Mitt Romney once declared during the 2012 presidential campaign that Russia presented the “greatest geopolitical threat” to the United States of America.

I was one of millions of Americans who laughed at the Republican presidential nominee.

Five years later, I regret laughing. I regret dismissing Mitt’s assessment. I regret writing some negative blog posts about what the nominee said.

We are learning today — and in the course of the Donald J. Trump campaign and his presidential administration — that the previous GOP nominee was ahead of his time.

It can be argued, I suppose, that international terrorists presented a greater geopolitical threat than Russia in 2012. Our special forces had just killed Osama bin Laden, but al-Qaeda was still going strong. The Islamic State had emerged as a monstrous threat as well.

The Russians, to my mind, seemed at the time to have been relegated to a back bench.

Silly me. Mitt Romney seems to have been spot on.

The Russians are undermining NATO; they invaded Ukraine; they are propping up a murderous regime in Syria. They also sought to affect the outcome of the 2016 U.S. presidential election.

The startling revelation today from Donald J. Trump Jr. that he accepted a meeting invitation anticipating dirt on Hillary Rodham Clinton from the Russian government suggests an existential threat to this nation’s sovereignty.

There’s still a lot of ground to cover before we determine any criminality on the part of the Trump presidential campaign. However, I do believe it is becoming quite clear that the Russians remain a force with which we must reckon.

Gov. Romney, I hereby apologize for doubting you.

What do we fear from a deep probe into Russian meddling?

Timothy Snyder is a brilliant young historian who has consented to an interview on a podcast to which I’ve been listening.

He is an admitted anti-Trumpkin. He thinks badly of the president of the United States, as does the interviewer, Sam Harris.

Snyder has written a book, “The Road to Tyranny,” which is the subject of the podcast interview.

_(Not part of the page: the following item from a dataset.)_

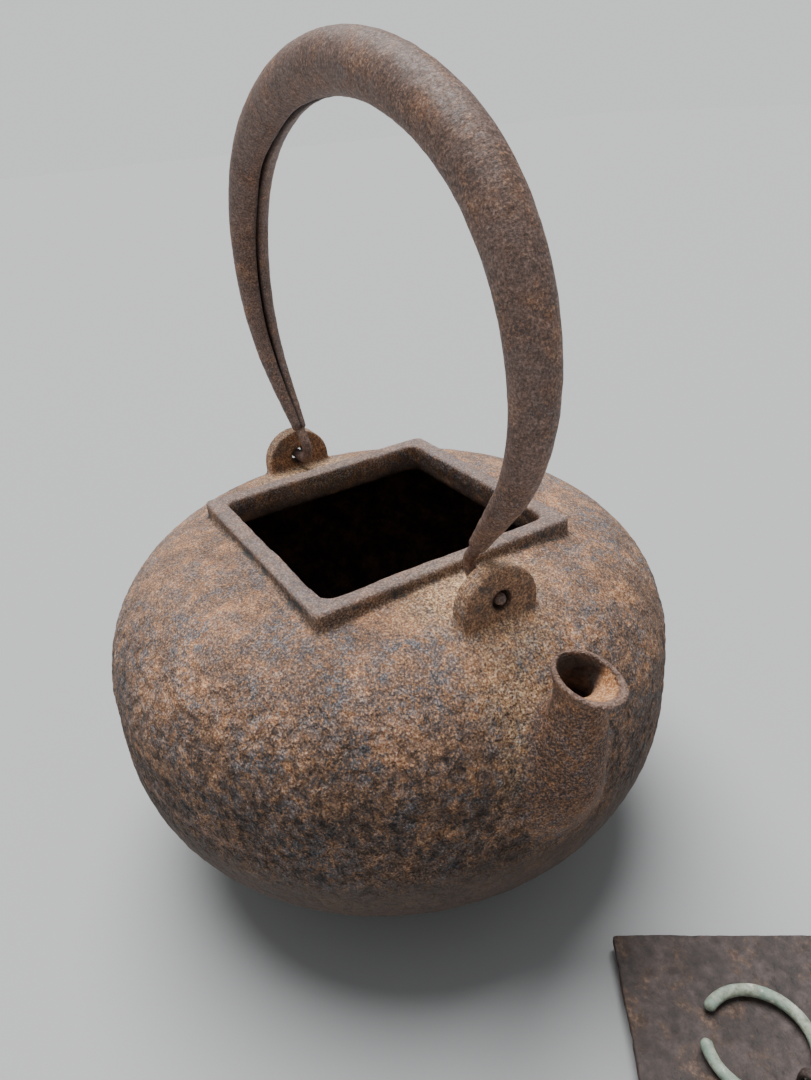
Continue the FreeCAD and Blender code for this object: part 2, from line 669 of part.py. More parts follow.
NODES = {
    "lower_shell": lower_shell,
    "upper_shell": upper_shell,
    "mouth_rim": mouth_rim,
    "spout": spout,
    "front_lug": front_lug,
    "rear_lug": rear_lug,
    "handle_tube": handle_tube,
    "front_hook": hook_front,
    "rear_hook": hook_rear,
    "lid_plate": lid_plate,
    "lid_lip": lid_lip,
    "lid_eye": staple,
    "lid_ring": ring,
}


def check_and_export():
    """Stop on any failed object or bad shape, then write one STEP file per node."""
    doc.recompute()
    for item in doc.Objects:
        if "Invalid" in item.State or "Error" in item.State:
            raise RuntimeError(f"{item.Label} failed: {item.State}")
    for name, item in NODES.items():
        shape = item.Shape
        if shape.isNull() or not shape.isValid() or not shape.Solids:
            raise RuntimeError(f"{name} has no valid solid")
        if item.Label != name:
            raise RuntimeError(f"{name} is labelled {item.Label}")
    os.makedirs("parts", exist_ok=True)
    for name, item in NODES.items():
        item.Shape.exportStep(f"parts/{name}.step")
        box = item.Shape.BoundBox
        print(f"{name}: {len(item.Shape.Solids)} solid, {item.Shape.Volume:.0f} mm3, "
              f"X {box.XMin:.1f}..{box.XMax:.1f} Y {box.YMin:.1f}..{box.YMax:.1f} "
              f"Z {box.ZMin:.1f}..{box.ZMax:.1f}")


check_and_export()
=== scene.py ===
"""Looks of a rusty cast iron kettle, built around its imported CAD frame.

Shapes are modelled as distance fields in millimetres and meshed here, so that the casting's
belly, mouth frame, ears and spout flow into each other as cast metal does.
"""

import json
import math

import bmesh
import bpy
import numpy as np
from mathutils import Matrix, Vector


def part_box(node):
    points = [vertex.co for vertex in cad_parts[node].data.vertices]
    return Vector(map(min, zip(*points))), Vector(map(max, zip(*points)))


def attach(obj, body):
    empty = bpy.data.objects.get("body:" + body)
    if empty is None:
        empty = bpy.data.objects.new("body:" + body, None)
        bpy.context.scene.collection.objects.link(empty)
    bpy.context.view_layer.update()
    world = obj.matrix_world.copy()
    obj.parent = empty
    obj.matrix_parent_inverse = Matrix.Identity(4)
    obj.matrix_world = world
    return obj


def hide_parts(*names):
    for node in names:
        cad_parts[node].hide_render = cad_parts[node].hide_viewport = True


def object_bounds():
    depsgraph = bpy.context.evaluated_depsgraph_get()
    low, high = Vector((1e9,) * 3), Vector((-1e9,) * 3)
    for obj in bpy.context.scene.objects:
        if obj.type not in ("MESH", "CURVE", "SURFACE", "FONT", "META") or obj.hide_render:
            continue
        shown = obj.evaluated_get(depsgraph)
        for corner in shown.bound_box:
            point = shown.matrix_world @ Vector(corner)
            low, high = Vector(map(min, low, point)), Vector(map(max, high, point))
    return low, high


MM = 0.001
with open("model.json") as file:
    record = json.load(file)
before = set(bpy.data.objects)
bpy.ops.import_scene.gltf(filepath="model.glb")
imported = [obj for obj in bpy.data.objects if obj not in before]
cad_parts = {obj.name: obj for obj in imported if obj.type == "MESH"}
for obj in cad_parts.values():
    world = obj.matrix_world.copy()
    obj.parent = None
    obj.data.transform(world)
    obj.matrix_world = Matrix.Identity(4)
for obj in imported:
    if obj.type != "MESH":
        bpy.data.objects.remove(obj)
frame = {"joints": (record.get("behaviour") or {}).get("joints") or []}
cad_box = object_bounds()


def box_mm(node):
    """A CAD node's lowest and highest corner in millimetres."""
    low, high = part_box(node)
    return np.array(low) / MM, np.array(high) / MM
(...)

His interview is quite lengthy. If you have a good bit of time, I encourage you to listen to it here. I doubt those of you who support the president would want to hear what this fellow has to say. Still, take a listen anyway.

He offers up a lot of theories about current trends and how they relate to where we’ve gone as a nation and what has happened in other places around the world. And, yes, there are plenty of Hitler references.

For this blog post, I want to focus on a tiny snippet of what Snyder said about the investigation into “the Russia thing” by special counsel Robert Mueller, who is examining whether the Trump presidential campaign “colluded” with Russian government spooks seeking to undermine the 2016 election.

Professor Snyder doesn’t quite get why the pro-Trump crowd opposes the probe Mueller is leading. Indeed, why do they? As Snyder points out, if Mueller’s investigation reveals nothing illegal occurred, if it produces a clean bill of political health for Donald Trump, then all that’s left is that “we have an intelligence problem.” The Russians hacked into our democratic process and our intelligence community was unable to detect it and prevent it.

The flip side, of course, is that Mueller’s legal team might uncover something else.

Wherever it goes, the special counsel’s investigation should proceed. We are bound to learn something from it.